The recent case of Elais (fairness and extended family members) [2022] UKUT 300 (IAC) implied that the ruling in Celik was correct and considered 3 further issues which came before the Upper Tribunal:

Are post-Brexit marriages compelling evidence that someone is a ‘durable partner’?

If there is apparent bias on the part of a First-tier Tribunal Judge at the first hearing, can an appeal be allowed?

If a First-tier Tribunal Hearing is unfair, when can an appeal be allowed?

Mr. Elais, an Egyptian national, had entered the UK clandestinely, claimed asylum, and later withdrew his claim. Later, he applied for a residence card on the basis of being the durable partner of a citizen of Romania. They declared that the relationship began in September 2019, followed by an Islamic marriage in November and cohabiting in December.

Mr. Elais’ application was made before 31 December 2020. The Home Office refused to accept that they were in a durable relationship. By the time of the appeal (and after the key date of 31 December 2020), the couple had married. Per paragraph 18 of Elais, the First-tier Tribunal judge had begun the hearing by remarking that the Secretary of State was “fundamentally wrong” to claim that “the Islamic marriage is not evidence on which they can rely…indeed, it is strong evidence of the durability of the relationship at the time of the application.”

The Upper Tribunal disagreed that the marriage should be accepted at face value; because the marriage had taken place after 31 December 2020, the Upper Tribunal sided with the respondent on this, deciding that the Home Office was allowed to scrutinise whether the relationship was genuine.

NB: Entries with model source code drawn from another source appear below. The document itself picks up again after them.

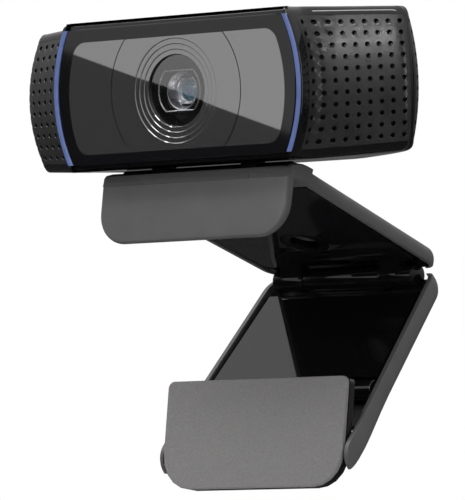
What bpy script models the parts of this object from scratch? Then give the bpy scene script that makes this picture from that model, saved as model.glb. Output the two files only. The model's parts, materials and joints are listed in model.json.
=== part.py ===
"""Clip-on webcam: a wide camera head that tilts on a folding monitor clip.

World frame in metres, +Z up, +X to the right, the lens looks along -Y.  The
origin is on the clip's underside, the face that rests on top of a monitor.
Three working frames hold the design: the head's own (parallel to the world),
the clip's (tipped back by CLIP_SLOPE) and the leg's (along the folding leg).
"""
import math

import bmesh
import bpy
from mathutils import Matrix, Vector

MM = 0.001

# Driving dimensions, in millimetres and degrees
GAP = 0.3                  # clearance between touching pieces
HEAD_HALF_WIDTH = 47.0
HEAD_HEIGHT = 28.8
HEAD_MID_Z = 26.3          # height of the lens axis
HEAD_FRONT_Y = -29.4       # front of the raised middle of the head
HEAD_SPLIT_Y = -16.2       # seam between front and rear shell
HEAD_REAR_Y = -6.6
BEZEL_HALF_WIDTH = 30.8    # raised middle of the head
WING_ROOT_Y = -24.2        # microphone wings start behind the middle's face
WING_SWEEP = math.radians(20)
WING_SPAN = 15.0
SHELL_WALL = 1.4
CLIP_SLOPE = math.radians(-21)
ARM_THICK = 3.5
ARM_FRONT_S = -24.5
ARM_REAR_S = 25.6
ARM_HALF_FRONT = 23.2
ARM_HALF_REAR = 19.8
FLAP_DROP = 12.4
FLAP_THICK = 2.5
FLAP_HOOK = math.radians(10)
TILT_S, TILT_T = -22.5, 1.9        # head tilt axis in the clip's frame
HINGE_S, HINGE_T = 24.0, -1.9      # leg hinge axis in the clip's frame
KNUCKLE_RADIUS = 2.3
KNUCKLE_SPLIT = 9.8
KNUCKLE_END = 14.8
LEG_DROP = math.radians(44.5)      # leg direction below the horizontal
LEG_RIM_V = -0.5
LEG_BACK_V = -5.6
LEG_HALF_TOP = 20.1
LEG_HALF_LOW = 23.2
LEG_WALL = 1.2
FOOT_U, FOOT_V = 45.3, -4.7        # foot hinge axis in the leg's frame
FOOT_LEAN = math.radians(10)
FOOT_HALF = 22.1
FOOT_UP, FOOT_DOWN = 15.9, 5.4
PAD_THICK, PLATE_THICK = 1.1, 1.4
PAD_FACE = 3.7                     # pad face in front of the foot's axis

COLOURS = {
    "gloss": ((0.006, 0.006, 0.007), 0.08, 0.0),
    "satin": ((0.085, 0.084, 0.084), 0.42, 0.0),
    "grille": ((0.040, 0.040, 0.042), 0.55, 0.0),
    "window": ((0.03, 0.03, 0.032), 0.12, 0.0),
    "light": ((0.10, 0.17, 0.42), 0.35, 0.0),
    "rubber": ((0.14, 0.135, 0.135), 0.85, 0.0),
    "steel": ((0.55, 0.55, 0.56), 0.30, 1.0),
    "glass": ((0.02, 0.05, 0.07), 0.02, 0.0),
    "board": ((0.02, 0.12, 0.05), 0.60, 0.0),
}


def new_collection(name):
    collection = bpy.data.collections.new(name)
    bpy.context.scene.collection.children.link(collection)
    return collection


def make_materials():
    made = {}
    for name, (colour, roughness, metallic) in COLOURS.items():
        material = bpy.data.materials.new(name)
        material.use_nodes = True
        shader = material.node_tree.nodes["Principled BSDF"]
        shader.inputs["Base Color"].default_value = (*colour, 1.0)
        shader.inputs["Roughness"].default_value = roughness
        shader.inputs["Metallic"].default_value = metallic
        made[name] = material
    return made


for old in list(bpy.data.objects):
    bpy.data.objects.remove(old, do_unlink=True)
PARTS = new_collection("clip_on_webcam")
CUTTERS = new_collection("cutters")
MATERIALS = make_materials()


# Frames: each gives the world matrix of a working frame, in metres
def frame_at(y, z, angle):
    return Matrix.Translation((0, y * MM, z * MM)) @ Matrix.Rotation(angle, 4, "X")


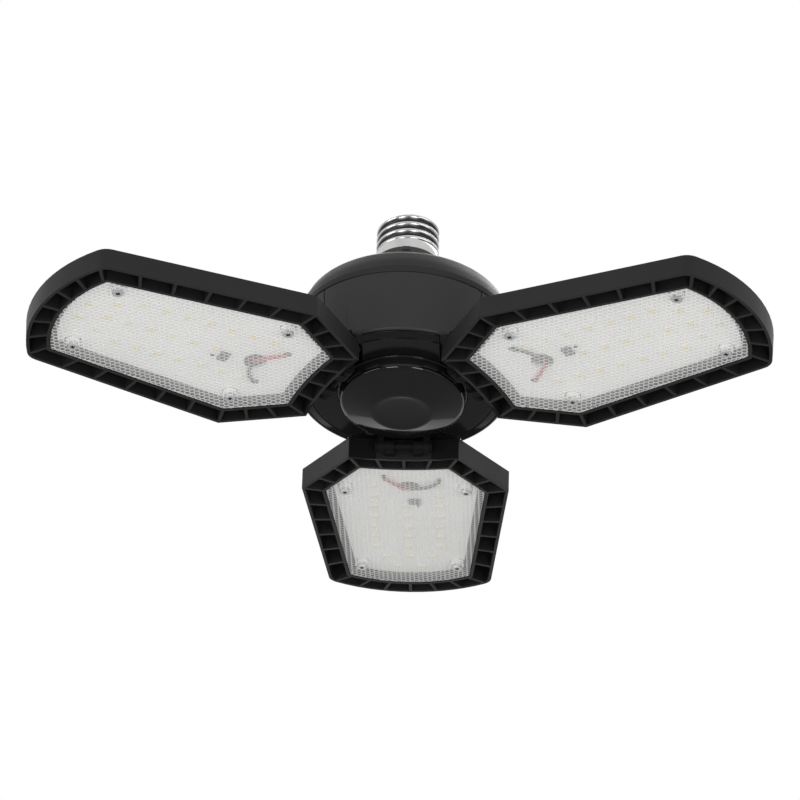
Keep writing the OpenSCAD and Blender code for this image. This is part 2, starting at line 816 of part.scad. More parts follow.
module led_chips(i) {
    chip = [2.8, 3.5, 0.7];
    color([0.93, 0.86, 0.5])
        on_leaf(i)
            for (spot = chip_spots)
                translate([spot[0] - chip[0] / 2, spot[1] - chip[1] / 2, board_z - chip[2]])
                    cube(chip);
}

module board_parts(i) {
    color([0.12, 0.12, 0.13])
        on_leaf(i) {
            translate(concat(hole_spot + [10.5, -3], board_z - 1))
                cube([4, 5, 1]);
            translate(concat(hole_spot + [16, -2.4], board_z - 0.6))
                cube([1.6, 0.9, 0.6]);
            for (spot = [red_pad, black_pad])
                translate([spot[0] - 1.5, spot[1] - 1, board_z - pad_h])
                    cube([3, 2, pad_h]);
        }
}

// Red and black wires from the grommet to their pads on the board
module panel_wires(i) {
    z = board_z - wire_d / 2 - pad_h;
    core = wire_d / 2 + 0.05;
    h = hole_spot;
    color([0.1, 0.1, 0.1])
        on_leaf(i)
            wire([[h[0], h[1] - core, back_top], [h[0], h[1] - core, z], [h[0] - 3, h[1] - 5, z],
                [black_pad[0] + 1, black_pad[1], z]], wire_d / 2);
    color([0.7, 0.1, 0.08])
        on_leaf(i)
            wire([[h[0], h[1] + core, back_top], [h[0], h[1] + core, z], [h[0] - 4, h[1] + 6, z],
                [red_pad[0] + 1, red_pad[1], z]], wire_d / 2);
}

module panel_grommet(i) {
    flange = 1;
    neck_r = wire_hole_d / 2;
    color([0.05, 0.05, 0.05])
        on_leaf(i)
            translate(hole_spot)
                difference() {
                    union() {
                        rod(back_bottom, back_top + flange, neck_r);
                        rod(board_z + 0.2, back_bottom, neck_r - 0.1);
                    }
                    rod(board_z - 1, back_top + flange + 1, wire_d + 0.1);
                }
}

module lens_gasket(i) {
    color([0.8, 0.8, 0.78])
        on_leaf(i)
            frame_ring(border + 0.2, ledge_end - 0.2, lens_t, ledge_bottom);
}

module lens(i) {
    sink = 0.9;
    color([0.9, 0.92, 0.93, 0.5])
        on_leaf(i)
            difference() {
                slab(border + lens_gap, 0, lens_t);
                for (spot = screw_spots)
                    translate(spot) {
                        rod(-1, lens_t + 1, screw_d / 2 + 0.2);
                        rod(-1, sink, screw_head_d / 2 + 0.2);
                    }
            }
}

module lens_screws(i) {
    sink = 0.9;
    color(plated)
        on_leaf(i)
            for (spot = screw_spots)
                translate(spot)
                    difference() {
                        union() {
                            rod(0, sink, screw_head_d / 2);
                            rod(sink - 0.1, back_top - 0.8, screw_d / 2);
                        }
                        translate([0, 0, -1])
                            cylinder(h = 1.5, r = 0.9, $fn = 6);
                    }
}

screw_shell();
base_insulator();
centre_contact();
base_collar();
top_cap();
hub_body();
hinge_carrier();
centre_dish();
driver_board();
driver_capacitor();
driver_transformer();
driver_parts();
base_leads();
hub_leads();
hub_grommets();
hub_screws();
bracket_screws();
for (i = [0 : 2]) {
    leaf = ["a", "b", "c"][i];
    hinge_bracket(i);
    hinge_pin(i);
    friction_washers(i);
    panel_frame(i);
    led_board(i);
    thermal_pad(i);
    led_chips(i);
    board_parts(i);
    panel_wires(i);
    panel_grommet(i);
    lens_gasket(i);
    lens(i);
    lens_screws(i);
}
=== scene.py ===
import math

import bmesh
import bpy
from mathutils import Matrix, Vector
from mathutils.kdtree import KDTree


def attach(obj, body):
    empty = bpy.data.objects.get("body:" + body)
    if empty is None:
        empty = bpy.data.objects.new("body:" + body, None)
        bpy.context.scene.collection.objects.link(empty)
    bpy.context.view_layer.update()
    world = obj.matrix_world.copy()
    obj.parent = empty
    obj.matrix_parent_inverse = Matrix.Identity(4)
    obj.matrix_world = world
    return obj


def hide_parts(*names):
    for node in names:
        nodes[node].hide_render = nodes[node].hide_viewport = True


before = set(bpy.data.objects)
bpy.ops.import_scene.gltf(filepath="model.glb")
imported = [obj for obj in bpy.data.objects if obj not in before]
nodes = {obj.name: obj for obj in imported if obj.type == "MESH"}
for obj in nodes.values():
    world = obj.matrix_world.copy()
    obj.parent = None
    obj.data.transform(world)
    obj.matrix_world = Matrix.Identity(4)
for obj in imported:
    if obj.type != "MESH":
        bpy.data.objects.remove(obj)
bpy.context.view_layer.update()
mm = 0.001
weld = 0.000002  # points nearer than this are joined
rimDrop = 0.0765  # from the middle of the base's skirt down to the rim of a level leaf

# each leaf's direction round the hub and its droop, in degrees
leafTurns = {"a": (210, 3.6), "b": (330, 3.6), "c": (90, -8.0)}
hinge = {"out": 0.0302, "height": 0.004}


def leafPlace(leaf):
    turn, droop = leafTurns[leaf]
    toHinge = Matrix.Translation((hinge["out"], 0, hinge["height"] - rimDrop))
    back = Matrix.Translation((-hinge["out"], 0, -hinge["height"]))
    droopTurn = Matrix.Rotation(math.radians(droop), 4, "Y")
    return Matrix.Rotation(math.radians(turn), 4, "Z") @ toHinge @ droopTurn @ back


def setCamera():
    # fitted to the picture: the point on the hub's axis at rim height is the target
    shot = {"lens": 214.36, "distance": 1.93017, "rise": 35.40, "swing": -2.384, "roll": 2.057,
            "shiftX": -0.00224, "shiftY": 0.01469}
    rise, swing, roll = (math.radians(shot[k]) for k in ("rise", "swing", "roll"))
    ahead = Vector((math.sin(swing) * math.cos(rise), math.cos(swing) * math.cos(rise), math.sin(rise)))
    side = Vector((math.cos(swing), -math.sin(swing), 0))
    up = side.cross(ahead)
    right = side * math.cos(roll) + up * math.sin(roll)
    top = up * math.cos(roll) - side * math.sin(roll)
    bpy.ops.object.camera_add()
    camera = bpy.context.object
    camera.name = "camera"
    grid = Matrix((right, top, -ahead)).transposed().to_4x4()
    grid.translation = Vector((0, 0, -rimDrop)) - ahead * shot["distance"]
    camera.matrix_world = grid
    camera.data.lens = shot["lens"]
    camera.data.sensor_width = 36
    camera.data.sensor_fit = "HORIZONTAL"
    camera.data.shift_x = shot["shiftX"]
    camera.data.shift_y = shot["shiftY"]
    camera.data.clip_end = 20
    bpy.context.scene.camera = camera


setCamera()
bpy.context.scene.view_settings.view_transform = "Standard"
print("camera is set")


class Flow:
    # one output of a shader node, so that sums with it read as sums

    def __init__(self, tree, out):
        self.tree = tree
        self.out = out

    def math(self, op, a, b):
        n = self.tree.nodes.new("ShaderNodeMath")
        n.operation = op
        for inlet, value in zip(n.inputs, (a, b)):
            if isinstance(value, Flow):
                self.tree.links.new(value.out, inlet)
            else:
                inlet.default_value = value
        return Flow(self.tree, n.outputs[0])

    def __add__(self, other):
        return self.math("ADD", self, other)

    def __radd__(self, other):
        return self.math("ADD", other, self)

    def __sub__(self, other):
        return self.math("SUBTRACT", self, other)

    def __rsub__(self, other):
        return self.math("SUBTRACT", other, self)

    def __mul__(self, other):
        return self.math("MULTIPLY", self, other)

    def __rmul__(self, other):
        return self.math("MULTIPLY", other, self)

    def above(self, level):
        return self.math("GREATER_THAN", self, level)

    def atMost(self, level):
        return self.math("MINIMUM", self, level)


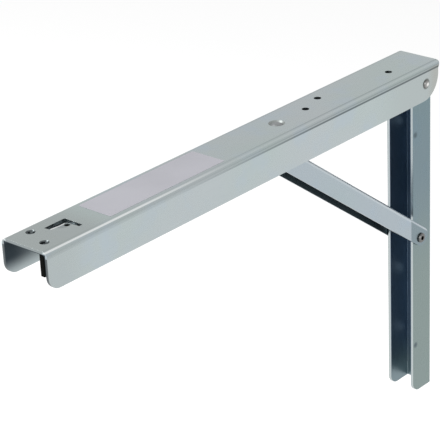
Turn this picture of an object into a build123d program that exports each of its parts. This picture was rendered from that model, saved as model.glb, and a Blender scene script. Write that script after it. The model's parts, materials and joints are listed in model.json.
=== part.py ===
from build123d import *
import os
from math import acos, cos, degrees, radians, sin, sqrt

# Folding shelf bracket, in millimetres.
# X is the bracket's width, Y = 0 is the wall, the shelf arm reaches out along -Y, and +Z is up.
# Z = 0 is the face that carries the shelf.  The bracket is modelled open, ready for a shelf.

# ---- driving dimensions -------------------------------------------------
arm_length = 430.0
arm_width = 42.0
arm_depth = 27.7
arm_sheet = 2.5
arm_bend = 4.5                  # outer bend radius of the arm
arm_wall_gap = 0.6              # the arm's rear end stays this far off the wall
arm_nose = 13.0                 # rounding of the flanges at the free end

wall_width = 25.0
wall_depth = 25.4
wall_bottom = 288.5             # below the shelf face
wall_sheet = 2.5
wall_bend = 3.0
wall_foot_corner = 8.0

strut_width = 30.0
strut_depth = 16.3
strut_sheet = 2.0
strut_bend = 4.0
strut_back = 9.8                # from the strut's pivots to the outer face of its web
strut_angle = 36.8              # above the horizontal, bracket open
strut_tail = 8.5                # rounding of the flanges about the lower pivot
strut_head = 8.0                # rounding of the flanges about the upper pivot
strut_web_start = 19.5          # the web stops here, so the flanges straddle the wall channel

hinge_out = 19.7                # main hinge: distance from the wall
hinge_down = 13.9               # main hinge: distance below the shelf face
foot_out = 18.4                 # lower strut pivot: distance from the wall
foot_down = 147.7

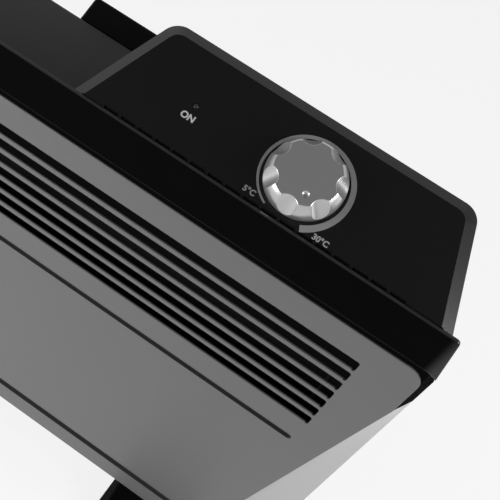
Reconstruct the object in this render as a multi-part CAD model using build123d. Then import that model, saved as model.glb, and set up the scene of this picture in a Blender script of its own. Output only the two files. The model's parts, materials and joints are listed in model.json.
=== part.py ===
from build123d import *
import math
import os

# Convector heater, floor standing, in millimetres.
# +Z is up, the front faces -Y, and the origin is on the floor under the middle of the body.

# Body
WIDTH = 594.0                 # across the side walls
DEPTH = 46.0                  # front panel face to rear panel face
FLOOR_CLEARANCE = 52.0        # floor to the front panel's lower edge
PANEL_HEIGHT = 320.0
SHEET = 1.0                   # pressed steel thickness
FLANGE = 12.0                 # turned-in flange of a cheek or panel
SEAM = 0.3                    # gap between shells that lie beside each other
SCREW_FIT = 0.1               # radial clearance of a screw in its hole
SEAT_FIT = 0.1                # clearance of a piece in its pocket or bore
RUNNING_FIT = 0.05            # radial clearance of a turning or sliding shaft

HALF_BODY = WIDTH / 2
FRONT_Y = -DEPTH / 2
REAR_Y = DEPTH / 2
SKIN_Y = FRONT_Y + SHEET      # what the front panel lies on
BACK_Y = REAR_Y - SHEET       # what the rear panel lies on
BASE_Z = FLOOR_CLEARANCE
PANEL_TOP_Z = BASE_Z + PANEL_HEIGHT

# Front panel: its sides are upright beside the top cover's skirt, then run inwards towards the bottom
PANEL_TOP_INSET = 7.0         # from the side wall to the panel's upright side
PANEL_BOTTOM_INSET = 47.0
PANEL_CORNER_R = 10.0
PANEL_EDGE_R = 0.8            # all round its face

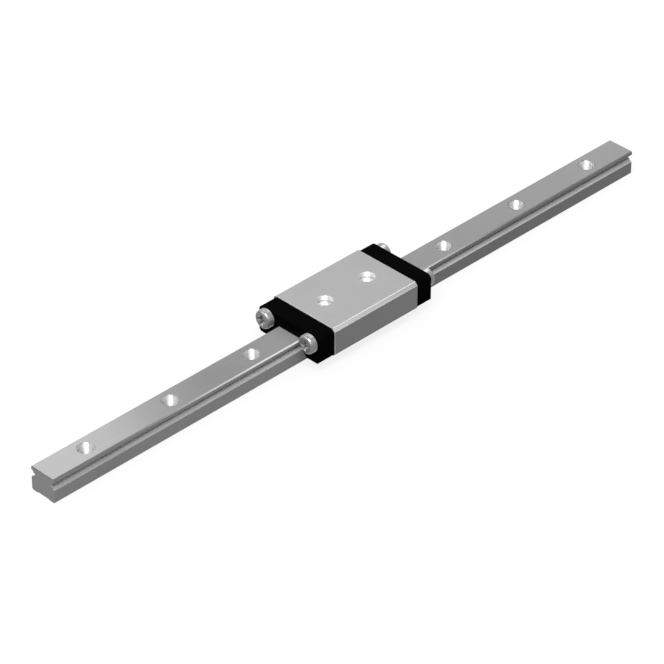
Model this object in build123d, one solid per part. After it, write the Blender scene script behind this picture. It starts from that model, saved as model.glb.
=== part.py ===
from build123d import *
import os
from math import asin, cos, floor, pi, radians, sin, sqrt

# Miniature linear guide: a slim ground rail and a long ball carriage with screwed end caps.
# X runs along the rail, Y across it and Z up. The origin is the middle of the rail's base.
# "front" is the end towards -X and "left" is the side towards +Y.

# Rail, mm
rail_w = 3.0
rail_h = 2.6
rail_l = 75.0
rail_top_chamfer = 0.11
rail_foot_chamfer = 0.13
rail_relief_w = 1.5
rail_relief_h = 0.08
rail_hole_d = 1.6
rail_hole_pitch = 10.0
rail_hole_end = 5.0
rail_end_group = 3
rail_hole_chamfer = 0.05

# Balls and the raceways that carry them
ball_d = 0.8
ball_play = 0.01
ball_spacing_gap = 0.01
ball_outside_rail = 0.1
raceway_below_top = 0.79
raceway_conformity = 0.05
contact_angle = radians(45)
raceway_lip_chamfer = 0.01
raceway_lip_depth = 0.05
return_play = 0.03

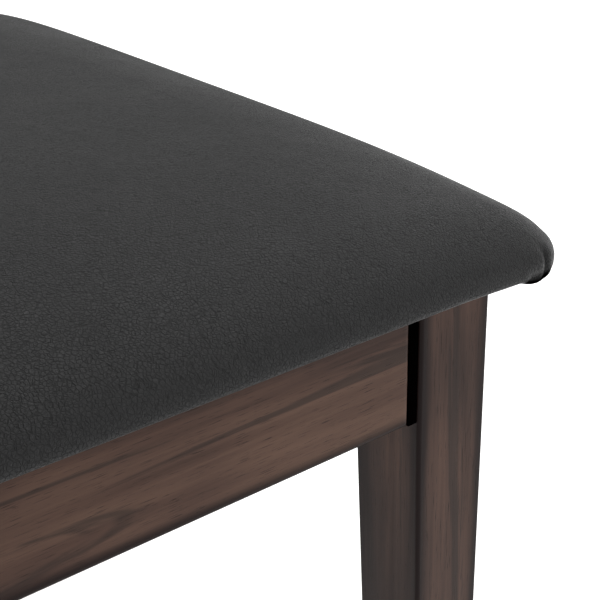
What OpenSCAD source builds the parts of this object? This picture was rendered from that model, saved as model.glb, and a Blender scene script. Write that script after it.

The Home Office also argued that the judge’s opening remarks, which were about his initial perception of the case, gave the appearance of bias. In weighing whether the appearance of bias was unfair, the Upper Tribunal emphasised the importance of a judicial mind that was not closed. A judge who approached a case with “an expression of scepticism” is not in itself suggestive of bias, held Sir Thomas Bingham in Arab Monetary Fund v Hashim (1993) 6 Admin LR 348; it is whether a judicial mind remains closed in spite of legal or factual merits which should be concerning. The Upper Tribunal found the judge had not errored by giving an indication of his preliminary view, and thus the Home Office’s argument failed on this ground.

The Home Office also argued that the hearing was procedurally unfair, due to the judge’s continued interruptions during cross-examination. One such example was when the judge made several commentaries and then suggested that the respondent’s counsel had “assumed one meaning and then interpreted the appellant’s answers as being inconsistent” regarding the dates of nikah (Islamic marriage) and cohabitation. Per WA (Role and duties of judge) Egypt [2020] UKUT 127 (IAC), the judge’s role is “merely supervisory” when taking evidence and the Upper Tribunal held that the judge had interfered too much. He had “descended into the arena” to borrow the phrase used in Yuill v Yuill [1945]. On this ground, the hearing was therefore unfair, and the Mr. Elais’ case was sent back to the First-tier Tribunal to be heard again.